Guna mendukung hal ini pemerintah musti memberi subsidi bahan bakar gratis bagi para nelayan. Ongkos melaut yang mahal tak boleh lagi dijadikan alasan untuk tidak menagkap ikan. Selain itu kredit murah untuk mencicil perahu bisa dijadikan solusi. Dengan dana subsidi dan cicilan tanpa bunga, nelayan dapat memiliki perahu sendiri tanpa lagi bergantung pada juragan.
Namun hal tersebut belum cukup, bila tak terjadi sinergi antara nelayan dan pembeli. Kasus yang sering adalah, setelah menangkap ikan nelayan tak tahu harus menjualnya kemana. Sementara tak disemua pesisir terdapat pasar ikan atau sentra penjualan hasil laut.

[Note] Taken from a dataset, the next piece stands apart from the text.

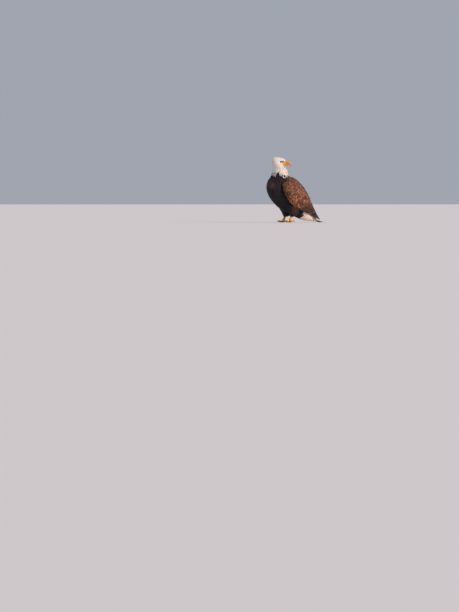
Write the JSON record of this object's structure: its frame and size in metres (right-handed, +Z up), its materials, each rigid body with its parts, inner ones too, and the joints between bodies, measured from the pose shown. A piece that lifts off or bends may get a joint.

Karena itu pemerintah dapat menjadi jembatan dengan mendirikan sejumlah distributor milik negara dimana fungsinya menjembatani antara para nelayan dan hasil tangkapan mereka dan para pembeli, seperti industri pengolah makanan, super market atau restoran. Selain dapat membantu meningkatkan penghasilan nelayan karena tak jatuh ketangan tengkulak, hal ini dapat pula membuka lapangan kerja lebih luas, dimana masyarakat yang masih menganggur dipekerjakan oleh pemerintah sebagai distributor.
Membangunkan Raksasa Tidur
Bila penjagaan wilayah dan kesejahteraan masyarakat pesisir telah tercapai, proses Indonesia menuju negara maritimpun makin terbuka lebar. Infrastruktur pelayaran yang sudah ada dapat dioptimalkan bahkan ditambah. Proses niaga antar bangsa tak lagi menimbulkan kesenjangan. Karena masyarakat yang selama ini termarjinalkan (nelayan) telah dicukupi kebutuhannya. Bahkan bisa jadi bila kondisinya telah mendukung pemerintah menjembatani langsung kegiatan niaga antara para nelayan dan para pembeli asing. Tentu keutungannya jauh lebih besar bagi nelaya. Ungkapan Jalasveva Jaya Mahepun tak sekedar menjadi slogan kosong. Karena diimplementasikan pada ranah nyata dan dapat dipastikan ‘sang raksasa’ akan segera ‘bangun’.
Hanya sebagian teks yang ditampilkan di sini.